— START OF Dataset excerpt —

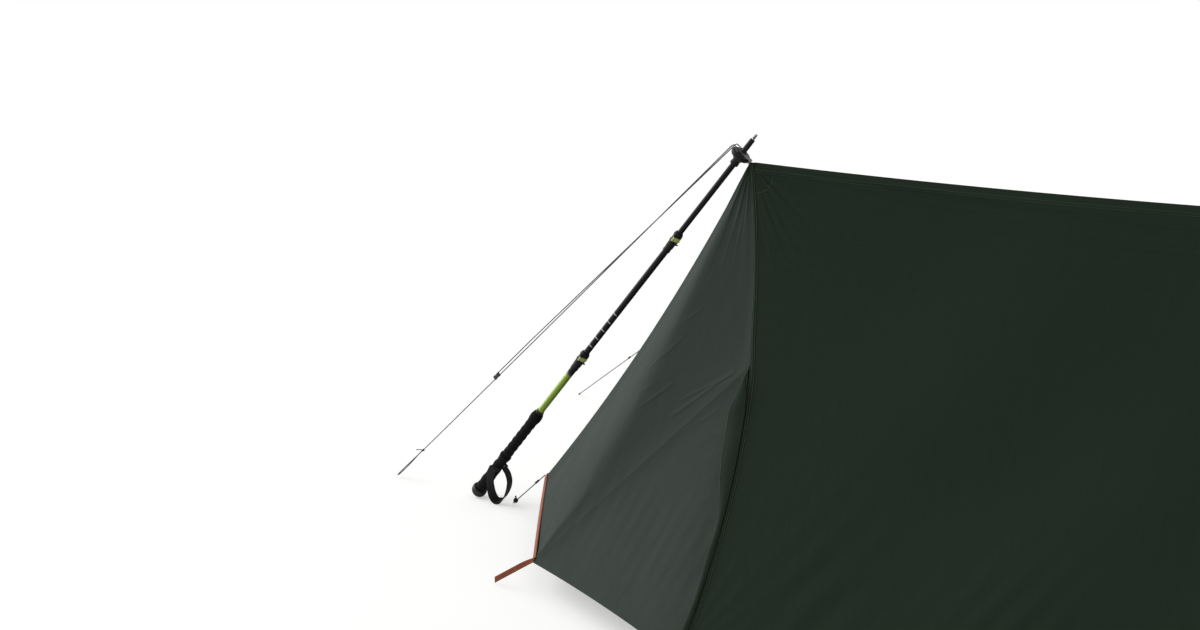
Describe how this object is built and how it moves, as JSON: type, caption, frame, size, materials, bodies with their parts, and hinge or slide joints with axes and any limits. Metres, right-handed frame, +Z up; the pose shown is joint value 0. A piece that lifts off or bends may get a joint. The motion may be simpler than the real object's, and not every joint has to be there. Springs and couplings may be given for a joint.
{
  "type": "ultralight trekking-pole tent",
  "caption": "Dark green ridge tent pitched on leaning upside-down trekking poles, with zipped porch doors, guy lines with sliders, rust hem tape and a bathtub floor.",
  "frame": {"origin": "on the ground under the middle of the ridge", "axes": "+X along the ridge, +Z up; the end at -X is the one in the picture, and the picture looks at it from the -Y side"},
  "size_m": [4.0614, 1.8638, 1.0458],
  "materials": {
    "fly_cloth": "coated woven cloth, satin",
    "end_cloth": "coated woven cloth, satin",
    "ridge_cloth": "coated woven cloth, satin",
    "floor_cloth": "heavier coated cloth, satin",
    "insect_mesh": "fine knitted mesh",
    "hem_webbing": "rust woven tape, matt",
    "apex_webbing": "pale grey woven tape, matt",
    "strap_webbing": "black woven tape, matt",
    "guy_cord": "grey braided cord",
    "corner_cord": "dark braided cord",
    "slider_plastic": "moulded, fine matt",
    "black_tube": "black, satin",
    "lime_tube": "lime green, gloss",
    "lime_plastic": "lime green, satin",
    "black_plastic": "black, fine matt",
    "basket_plastic": "dark grey with a pale rim",
    "black_foam": "closed-cell foam, matt",
    "knob_rubber": "olive grey, matt",
    "tip_steel": "bare metal",
    "zip_metal": "dark lacquered"
  },
  "bodies": {
    "tent": {"far_side_hem_tape": "hem_webbing", "far_side_panel": "fly_cloth", "floor_tray": "floor_cloth", "left_apex_tab": "apex_webbing", "left_corner_cord": "corner_cord", "left_end_hem_tape": "hem_webbing", "left_end_panel_door_side": "end_cloth", "left_end_panel_plain_side": "end_cloth", "left_guy_line": "guy_cord", "left_mesh_wall": "insect_mesh", "left_pole_basket": "basket_plastic", "left_pole_ferrule": "black_plastic", "left_pole_lower_tube": "black_tube", "left_pole_tip": "tip_steel", "left_side_guy_line": "guy_cord", "near_side_hem_tape": "hem_webbing", "near_side_panel": "fly_cloth", "ridge_band": "ridge_cloth", "right_apex_tab": "apex_webbing", "right_corner_cord": "corner_cord", "right_end_hem_tape": "hem_webbing", "right_end_panel_door_side": "end_cloth", "right_end_panel_plain_side": "end_cloth", "right_guy_line": "guy_cord", "right_mesh_wall": "insect_mesh", "right_pole_basket": "basket_plastic", "right_pole_ferrule": "black_plastic", "right_pole_lower_tube": "black_tube", "right_pole_tip": "tip_steel", "right_side_guy_line": "guy_cord"},
    "left_pole_middle": {"left_pole_middle_tube": "black_tube", "left_pole_lock_1_clamp": "black_plastic"},
    "left_pole_lock_1_lever": {"left_pole_lock_1_lever": "lime_plastic"},
    "left_pole_upper": {"left_pole_upper_tube": "lime_tube", "left_pole_lock_2_clamp": "black_plastic", "left_pole_foam_sleeve": "black_foam", "left_pole_grip": "black_foam", "left_pole_knob": "knob_rubber"},
    "left_pole_lock_2_lever": {"left_pole_lock_2_lever": "lime_plastic"},
    "left_pole_wrist_strap": {"left_pole_wrist_strap": "strap_webbing"},
    "left_door": {"left_door_panel": "end_cloth"},
    "left_zip_slider": {"left_zip_slider": "zip_metal"},
    "left_guy_slider": {"left_guy_slider": "slider_plastic"},
    "left_corner_adjuster": {"left_corner_adjuster": "slider_plastic"},
    "left_side_guy_adjuster": {"left_side_guy_adjuster": "slider_plastic"},
    "right_pole_middle": {"right_pole_middle_tube": "black_tube", "right_pole_lock_1_clamp": "black_plastic"},
    "right_pole_lock_1_lever": {"right_pole_lock_1_lever": "lime_plastic"},
    "right_pole_upper": {"right_pole_upper_tube": "lime_tube", "right_pole_lock_2_clamp": "black_plastic", "right_pole_foam_sleeve": "black_foam", "right_pole_grip": "black_foam", "right_pole_knob": "knob_rubber"},
    "right_pole_lock_2_lever": {"right_pole_lock_2_lever": "lime_plastic"},
    "right_pole_wrist_strap": {"right_pole_wrist_strap": "strap_webbing"},
    "right_door": {"right_door_panel": "end_cloth"},
    "right_zip_slider": {"right_zip_slider": "zip_metal"},
    "right_guy_slider": {"right_guy_slider": "slider_plastic"},
    "right_corner_adjuster": {"right_corner_adjuster": "slider_plastic"},
    "right_side_guy_adjuster": {"right_side_guy_adjuster": "slider_plastic"}
  },
  "joints": [
    {"name": "left_pole_middle_slide", "type": "slide", "parent": "tent", "child": "left_pole_middle", "axis": [0.6184, 0, 0.7859], "range_m": [0, 0.21]},
    {"name": "left_pole_upper_slide", "type": "slide", "parent": "left_pole_middle", "child": "left_pole_upper", "axis": [0.6184, 0, 0.7859], "range_m": [0, 0.36]},
    {"name": "left_pole_lock_1_lever_hinge", "type": "hinge", "parent": "left_pole_middle", "child": "left_pole_lock_1_lever", "pos_m": [-1.14109, -0.0137, 0.7829], "axis": [-0.6184, 0, -0.7859], "range_deg": [0, 110]},
    {"name": "left_pole_lock_2_lever_hinge", "type": "hinge", "parent": "left_pole_upper", "child": "left_pole_lock_2_lever", "pos_m": [-1.40516, -0.0147, 0.44733], "axis": [-0.6184, 0, -0.7859], "range_deg": [0, 110]},
    {"name": "left_pole_wrist_strap_swing", "type": "hinge", "parent": "left_pole_upper", "child": "left_pole_wrist_strap", "pos_m": [-1.65725, 0, 0.10363], "axis": [0, -1, 0], "range_deg": [0, 30]},
    {"name": "left_door_hinge", "type": "hinge", "parent": "tent", "child": "left_door", "pos_m": [-1.3, -0.39, 0.06], "axis": [-0.6449, -0.2785, -0.7118], "range_deg": [0, 120]},
    {"name": "left_zip_slide", "type": "hinge", "parent": "left_door", "child": "left_zip_slider", "pos_m": [-1.93321, -1.70304, 1.26239], "axis": [0.8241, -0.4121, 0.3886], "range_deg": [0, 16.1]},
    {"name": "left_guy_slider_slide", "type": "slide", "parent": "tent", "child": "left_guy_slider", "axis": [0.7166, 0, 0.6975], "range_m": [0, 0.12]},
    {"name": "left_corner_adjuster_slide", "type": "slide", "parent": "tent", "child": "left_corner_adjuster", "axis": [-0.7186, 0, -0.6954], "range_m": [0, 0.06]},
    {"name": "left_side_guy_adjuster_slide", "type": "slide", "parent": "tent", "child": "left_side_guy_adjuster", "axis": [0.6935, -0.5323, 0.4854], "range_m": [-0.1, 0.15]},
    {"name": "right_pole_middle_slide", "type": "slide", "parent": "tent", "child": "right_pole_middle", "axis": [-0.6184, 0, 0.7859], "range_m": [0, 0.21]},
    {"name": "right_pole_upper_slide", "type": "slide", "parent": "right_pole_middle", "child": "right_pole_upper", "axis": [-0.6184, 0, 0.7859], "range_m": [0, 0.36]},
    {"name": "right_pole_lock_1_lever_hinge", "type": "hinge", "parent": "right_pole_middle", "child": "right_pole_lock_1_lever", "pos_m": [1.14109, 0.0137, 0.7829], "axis": [0.6184, 0, -0.7859], "range_deg": [0, 110]},
    {"name": "right_pole_lock_2_lever_hinge", "type": "hinge", "parent": "right_pole_upper", "child": "right_pole_lock_2_lever", "pos_m": [1.40516, 0.0147, 0.44733], "axis": [0.6184, 0, -0.7859], "range_deg": [0, 110]},
    {"name": "right_pole_wrist_strap_swing", "type": "hinge", "parent": "right_pole_upper", "child": "right_pole_wrist_strap", "pos_m": [1.65725, 0, 0.10363], "axis": [0, 1, 0], "range_deg": [0, 30]},
    {"name": "right_door_hinge", "type": "hinge", "parent": "tent", "child": "right_door", "pos_m": [1.3, 0.39, 0.06], "axis": [0.6449, 0.2785, -0.7118], "range_deg": [0, 120]},
    {"name": "right_zip_slide", "type": "hinge", "parent": "right_door", "child": "right_zip_slider", "pos_m": [1.93321, 1.70304, 1.26239], "axis": [-0.8241, 0.4121, 0.3886], "range_deg": [0, 16.1]},
    {"name": "right_guy_slider_slide", "type": "slide", "parent": "tent", "child": "right_guy_slider", "axis": [-0.7166, 0, 0.6975], "range_m": [0, 0.12]},
    {"name": "right_corner_adjuster_slide", "type": "slide", "parent": "tent", "child": "right_corner_adjuster", "axis": [0.7186, 0, -0.6954], "range_m": [0, 0.06]},
    {"name": "right_side_guy_adjuster_slide", "type": "slide", "parent": "tent", "child": "right_side_guy_adjuster", "axis": [-0.6935, 0.5323, 0.4854], "range_m": [-0.1, 0.15]}
  ]
}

— END OF Dataset excerpt —

* What the exercise asks *
From the listing above, pick out every line containing "bodies".

* Problem solution *
Describe how this object is built and how it moves, as JSON: type, caption, frame, size, materials, bodies with their parts, and hinge or slide joints with axes and any limits. Metres, right-handed frame, +Z up; the pose shown is joint value 0. A piece that lifts off or bends may get a joint. The motion may be simpler than the real object's, and not every joint has to be there. Springs and couplings may be given for a joint.
  "bodies": {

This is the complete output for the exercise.